We will use Decision Tree Classifier to do the classification. Create the model.

In [10]:
from sklearn import tree
model = tree.DecisionTreeClassifier()

Train the model.

In [11]:
model = model.fit(X=X_train,y=y_train)

Test the model on the validation set.

In [12]:
y_pred = model.predict(X_val)

Now let's calculate the accuracy of the model's predictions on the validation set.

In [13]:
from sklearn.metrics import accuracy_score
print(accuracy_score(y_val,y_pred))

0.6756


Calculate and print the confusion matrix for the model.

In [17]:
from sklearn.metrics import confusion_matrix
cm = confusion_matrix(y_val, y_pred)
print(cm)

[[851 390]
 [421 838]]


Extract and assign variable names to the true positive, false positive, true negative and false negative values.

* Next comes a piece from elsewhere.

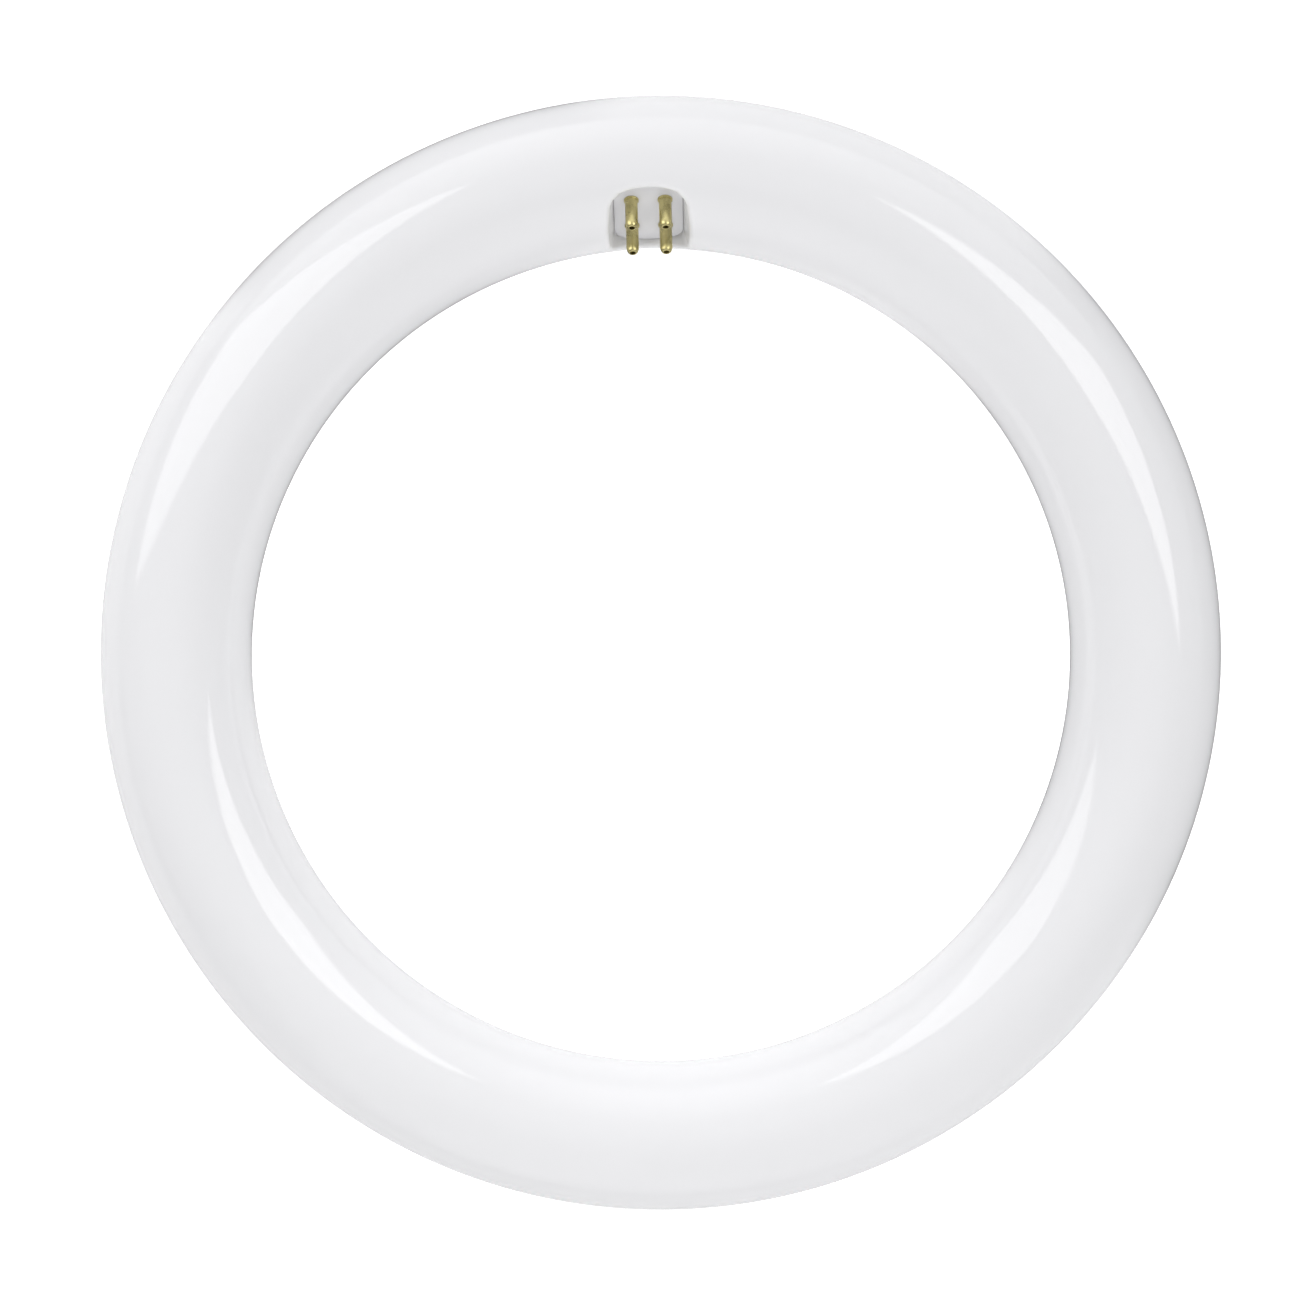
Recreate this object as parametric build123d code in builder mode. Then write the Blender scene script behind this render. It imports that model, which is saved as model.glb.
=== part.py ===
"""Circular tube lamp: a sealed opal ring with a recessed base and four contact pins.

The lamp lies flat. Z is the ring's axis and Z = 0 is the surface that it lies on. The base is at +Y,
and its pins lean inwards and upwards, the way that the fitting's lampholder is pushed on.
"""

from math import asin, cos, pi, radians, sin, sqrt, tan
import os

from build123d import *

# Ring, in mm
ring_outer_diameter = 216.0
tube_diameter = 29.0
base_sector = 40.0  # degrees of the ring that are shaped together with the recess

# Recess for the lampholder, its outline measured at the face that the pins stand on
base_tilt = 54.0  # degrees from the ring's axis to the pins
recess_width = 13.1  # along the tube
recess_height = 17.2  # across the tube, at the middle of the bowed ends
recess_end_radius = 18.0
recess_corner_radius = 2.5
recess_depth = 5.2  # from the tube's crown down to the face
recess_draft = 12.0  # degrees that each wall opens outwards
recess_mouth_radius = 1.0
recess_mouth_share = 0.85  # most of the wall's height, at the ends, that the mouth's rounding takes

# Pin base, a moulded plate glued into the foot of the recess
base_thickness = 3.2
base_clearance = 0.1
base_edge_chamfer = 0.35

# Contact pins, brass tubes with a collar that seats on the face and a thinner tail in the base
pin_spacing_along = 6.35
pin_spacing_across = 7.92
pin_diameter = 2.4
pin_length = 6.5  # from the face to the tip
pin_tip_chamfer = 0.5
pin_bore = 1.1
pin_collar_diameter = 2.8
pin_collar_height = 0.4
pin_tail_diameter = 2.0
pin_hole_clearance = 0.02

# Heights above the tube's centre line, along the pins
tube_radius = tube_diameter / 2
ring_radius = ring_outer_diameter / 2 - tube_radius
face_height = tube_radius - recess_depth
seat_height = face_height - base_thickness

# The mouth's edge is sharpest, and its wall lowest, in the middle of the recess's bowed ends
draft = radians(recess_draft)
plain_end_wall = sqrt(tube_radius**2 - (recess_height / 2) ** 2) - face_height
mouth_half_height = recess_height / 2 + plain_end_wall * tan(draft)
end_slope = asin(mouth_half_height / tube_radius)
end_wall = (tube_radius * cos(end_slope) - face_height) / cos(draft)
mouth_limit = recess_mouth_share * end_wall * tan((pi / 2 - end_slope + draft) / 2)

# The base's own frame: x runs along the tube and z along the pins
tilt = radians(base_tilt)
pin_direction = Vector(0, -sin(tilt), cos(tilt))
base_plane = Plane(origin=(0, ring_radius, tube_radius), x_dir=(1, 0, 0), z_dir=pin_direction)
face_plane = base_plane.offset(face_height)


def tube_section(angle):
    """The tube's round section, on the plane through the ring's axis at an angle from +Y."""
    turn = radians(angle)
    outwards = (-sin(turn), cos(turn), 0)
    along = (cos(turn), sin(turn), 0)
    with BuildSketch(Plane(origin=(0, 0, 0), x_dir=outwards, z_dir=along)) as section:
        with Locations((ring_radius, tube_radius)):
            Circle(tube_radius)
    return section.sketch


def recess_outline(inset):
    """A rectangle with bowed ends and round corners, drawn an inset inside the recess's walls."""
    half_width = recess_width / 2 - inset
    half_height = recess_height / 2 - inset
    end_radius = recess_end_radius - inset
    side_height = half_height - end_radius + sqrt(end_radius**2 - half_width**2)
    with BuildSketch() as outline:
        with BuildLine():
            Line((half_width, -side_height), (half_width, side_height))
            ThreePointArc((half_width, side_height), (0, half_height), (-half_width, side_height))
            Line((-half_width, side_height), (-half_width, -side_height))
            ThreePointArc((-half_width, -side_height), (0, -half_height), (half_width, -side_height))
        make_face()
        fillet(outline.vertices(), recess_corner_radius - inset)
    return outline.sketch


os.makedirs("parts", exist_ok=True)

# Sealed ring: the sector with the recess first, then the rest of the way round
with BuildPart() as opal_ring:
    revolve(tube_section(-base_sector / 2), axis=Axis.Z, revolution_arc=base_sector)
    with BuildSketch(base_plane.offset(seat_height)):
        add(recess_outline(0))
    extrude(amount=base_thickness, mode=Mode.SUBTRACT)
    with BuildSketch(face_plane):
        add(recess_outline(0))
    extrude(amount=tube_radius, taper=-recess_draft, mode=Mode.SUBTRACT)
    mouth = opal_ring.faces().filter_by(GeomType.TORUS).edges().filter_by(GeomType.BSPLINE)
    fillet(mouth, min(recess_mouth_radius, mouth_limit))
    revolve(tube_section(base_sector / 2), axis=Axis.Z, revolution_arc=360 - base_sector)

opal_ring.part.label = "opal_ring"
export_step(opal_ring.part, "parts/opal_ring.step")

# Pin base with its four holes
with BuildPart() as pin_base:
    with BuildSketch(base_plane.offset(seat_height)):
        add(recess_outline(base_clearance))
    extrude(amount=base_thickness)
    face = pin_base.faces().sort_by(Axis((0, 0, 0), pin_direction))[-1]
    chamfer(face.edges(), base_edge_chamfer)
    with Locations(face_plane):
        with GridLocations(pin_spacing_along, pin_spacing_across, 2, 2):
            Hole(pin_tail_diameter / 2 + pin_hole_clearance)

pin_base.part.label = "pin_base"
export_step(pin_base.part, "parts/pin_base.step")

# Contact pins, numbered along the lower row and then along the upper row
pin_radius = pin_diameter / 2
bore_radius = pin_bore / 2
collar_radius = pin_collar_diameter / 2
tail_radius = pin_tail_diameter / 2
pin_places = GridLocations(pin_spacing_along, pin_spacing_across, 2, 2).local_locations
pin_places.sort(key=lambda place: (place.position.Y, place.position.X))
for number, place in enumerate(pin_places, start=1):
    foot = face_plane.from_local_coords(place.position)
    profile_plane = Plane(origin=foot, x_dir=(1, 0, 0), z_dir=Vector(1, 0, 0).cross(pin_direction))
    with BuildPart() as contact_pin:
        with BuildSketch(profile_plane) as profile:
            with BuildLine():
                Polyline(
                    (bore_radius, -base_thickness),
                    (tail_radius, -base_thickness),
                    (tail_radius, 0),
                    (collar_radius, 0),
                    (collar_radius, pin_collar_height),
                    (pin_radius, pin_collar_height),
                    (pin_radius, pin_length),
                    (bore_radius, pin_length),
                    close=True,
                )
            make_face()
            tip_corner = profile.vertices().group_by(Axis.Y)[-1].sort_by(Axis.X)[-1]
            chamfer(tip_corner, pin_tip_chamfer)
        revolve(axis=Axis(foot, pin_direction))
    contact_pin.part.label = f"contact_pin_{number}"
    export_step(contact_pin.part, f"parts/contact_pin_{number}.step")
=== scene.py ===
"""Circular tube lamp: a glossy opal ring with a recessed base and four brass contact pins, on a pale floor."""

from math import atan2, cos, hypot, pi, radians, sin, sqrt, tan

import bmesh
import bpy
from bpy.props import FloatProperty, FloatVectorProperty, IntProperty, PointerProperty
from mathutils import Matrix, Vector


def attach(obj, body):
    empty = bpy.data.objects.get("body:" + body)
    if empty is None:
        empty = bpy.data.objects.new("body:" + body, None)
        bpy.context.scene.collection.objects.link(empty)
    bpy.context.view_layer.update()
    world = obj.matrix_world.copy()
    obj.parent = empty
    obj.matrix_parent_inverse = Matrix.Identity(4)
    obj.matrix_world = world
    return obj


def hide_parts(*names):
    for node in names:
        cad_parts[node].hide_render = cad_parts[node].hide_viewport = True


bl_info = {
    "name": "Circular Tube Lamp",
    "version": (1, 0, 0),
    "blender": (4, 5, 0),
    "location": "3D View > Sidebar > Tube Lamp",
    "description": "Makes a circular tube lamp with a recessed four-pin base, and a small studio round it",
    "category": "Add Mesh",
}

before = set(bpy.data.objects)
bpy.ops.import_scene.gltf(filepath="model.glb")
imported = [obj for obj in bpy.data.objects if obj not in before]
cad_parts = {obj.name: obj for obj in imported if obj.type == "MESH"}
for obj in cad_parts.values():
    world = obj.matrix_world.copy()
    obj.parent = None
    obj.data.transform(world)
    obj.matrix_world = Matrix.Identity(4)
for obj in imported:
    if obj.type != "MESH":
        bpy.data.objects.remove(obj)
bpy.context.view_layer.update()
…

Use the relevant formulae to compute the true positive and true negative rates.

These metrics provide a more detailed breakdown of the models accuracy in prediciting positive and negative cases individually.

In [18]:
tn, fp, fn, tp = cm.ravel()
tpr = tp / (tp + fn)
print(f'True Positive Rate: {tpr:3f}')
tnr = tn / (tn + fp)
print(f'True Negative Rate: {tnr:3f}')

True Positive Rate: 0.665608
True Negative Rate: 0.685737


We can see that the decision tree classifier is more reliable at predicting negative cases but the accuracy is low overall. 

Other models such as linear regression and naive bayes which have higher accuracy rates are clearly suitable for this type of data.